Nuestro buen Pastor puede conducirnos así porque Él mismo, junto con el Padre, es el río del agua de la Vida del que nos habla Juan en el último capítulo del libro del Apocalipsis: «Luego me mostró el río de agua de Vida brillante como el cristal, que brotaba del trono de Dios y del Cordero. En medio de la plaza, a una y otra margen del río, hay árboles de Vida… » (Ap 22,1-2).

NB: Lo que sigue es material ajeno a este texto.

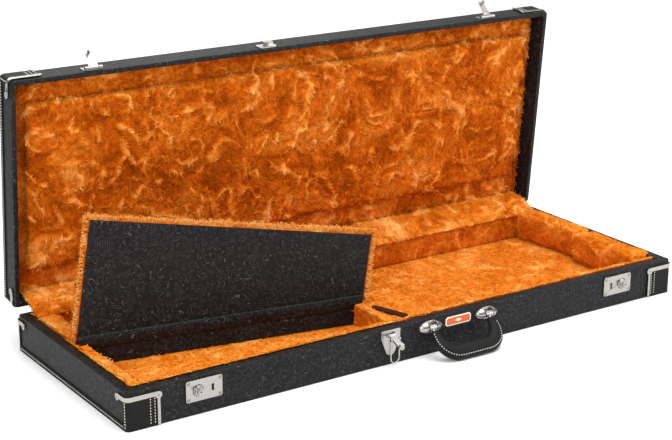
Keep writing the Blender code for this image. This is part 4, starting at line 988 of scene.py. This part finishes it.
def plated(name, colour, roughness):
    """Nickel plate: polish leaves faint waves, and handling leaves slightly duller patches."""
    material, tree, shader, place = new_material(name)
    wave = mottle(tree, place, 5 * MM)
    patch = mottle(tree, place, 14 * MM, 3.0)
    fill(tree, shader,
         Roughness=node(tree, "MapRange", Value=patch, To_Min=roughness - 0.06, To_Max=roughness + 0.14),
         Normal=node(tree, "Bump", Height=wave, Strength=0.25, Distance=0.15 * MM),
         Base_Color=linear(colour), Metallic=1.0)
    return material


def matt(name, dark, pale, size, roughness=0.6):
    """A plain matt surface with a little variation at the given size: thread, enamel, paint."""
    material, tree, shader, place = new_material(name)
    fill(tree, shader, Base_Color=two_tone(tree, mottle(tree, place, size), dark, pale), Roughness=roughness)
    return material


BLACK_LEATHER = leather("black_bridle_leather", "#0d0c0c", "#151414", 1.3 * MM, 0.55)
BROWN_LEATHER = leather("brown_strap_leather", "#24140d", "#382015", 1.5 * MM, 0.5)
NICKEL = plated("nickel_plate", "#a8a5a0", 0.22)
THREAD = matt("waxed_linen_thread", "#d8d2c4", "#efeadd", 1 * MM)
ORANGE_ENAMEL = matt("orange_enamel", "#d8561f", "#e3642c", 6 * MM)
CREAM_ENAMEL = matt("cream_enamel", "#f1dfcc", "#f7e8da", 6 * MM)
# Painted shade: near-black pieces stand for the shade in keyholes, screw slots and the gaps round heads and knobs.
PAINTED_GAP_SHADE = matt("painted_gap_shade", "#0c0c0c", "#141414", 2 * MM)
print("fitting materials:", NICKEL.name, BLACK_LEATHER.name)

# %% [markdown]
# ## Metal fittings
# Corners, locks, latch, brackets and hinges are pressed from sheet, so their edges are slightly
# round. The solids already have the right outline. Each is taken over with a small round on every
# edge, which is what makes metal catch the light. The latch's thin wire takes a smaller one.

# %% Pressed nickel pieces
PRESSED_KINDS = ("corner_clamp", "lock_plate", "draw_", "handle_bracket", "hinge_leaf", "hasp", "lid_catch")
PRESSED = [name for name in BODY_OF if name.startswith(PRESSED_KINDS)]
for name in PRESSED:
    fitting = add_piece(name + "_nickel", node_copy(name), NICKEL, BODY_OF[name], [name], 35)
    bevel(fitting, 0.2 * MM if "draw" in name else 0.3 * MM, 2, 40)
print(len(PRESSED), "pressed pieces")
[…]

Continúa el apóstol diciéndonos que aquellos que calman su sed en estos manantiales no conocerán maldición alguna, y que ¡verán el rostro de Dios! «Y no habrá ya maldición alguna; el trono de Dios y del Cordero estará en la ciudad y los siervos de Dios le darán culto. Verán su rostro y llevarán su nombre en la frente» (Ap 22,3-4).
Juan nos habla de un contemplar el rostro de Dios y poseerle a causa de que su nombre está tatuado a fuego en nuestra frente. Este nombre es su propio sello, el del Dios vivo, sello que confirma nuestra pertenencia a Él así como nuestra participación en su gloria, tal y como había prometido Jesús a sus discípulos: «Yo les he dado la gloria que tú me diste para que sean uno como nosotros» (Jn 17,22).
Una última apreciación catequética, bella donde las haya. Acerquémonos con temor y temblor santo a la profecía joánica que acabamos de escuchar: «Llevarán mi nombre en la frente».
La frente, igual que la cabeza, indica y representa la dignidad de la persona. Juan está dándonos a conocer que Dios pone su sello indeleble en nuestro ser; y más aún, está coronándonos con su diadema, tal y como los profetas habían anunciado: «El espíritu de Yahvé está sobre mí pues me ha ungido para anunciar la buena nueva a los pobres… Para consolar a todos los que lloran, para darles diadema en vez de ceniza» (Is 61,1-3).
Una última nota acerca de los discípulos de Jesús: ¡Tantas veces sobrellevando, al igual que su Maestro y Señor, la corona de espinas de la burla y el escarnio … , hasta que Dios la cambia en el momento oportuno por su corona y diadema que proclama la nobleza de su estirpe: ¡Hijos suyos! Ya lo había adelantado el salmista: «Mas tú, Dios mío, escudo que me ciñes, mi gloria, el que realza mi cabeza» (SaI 3,4).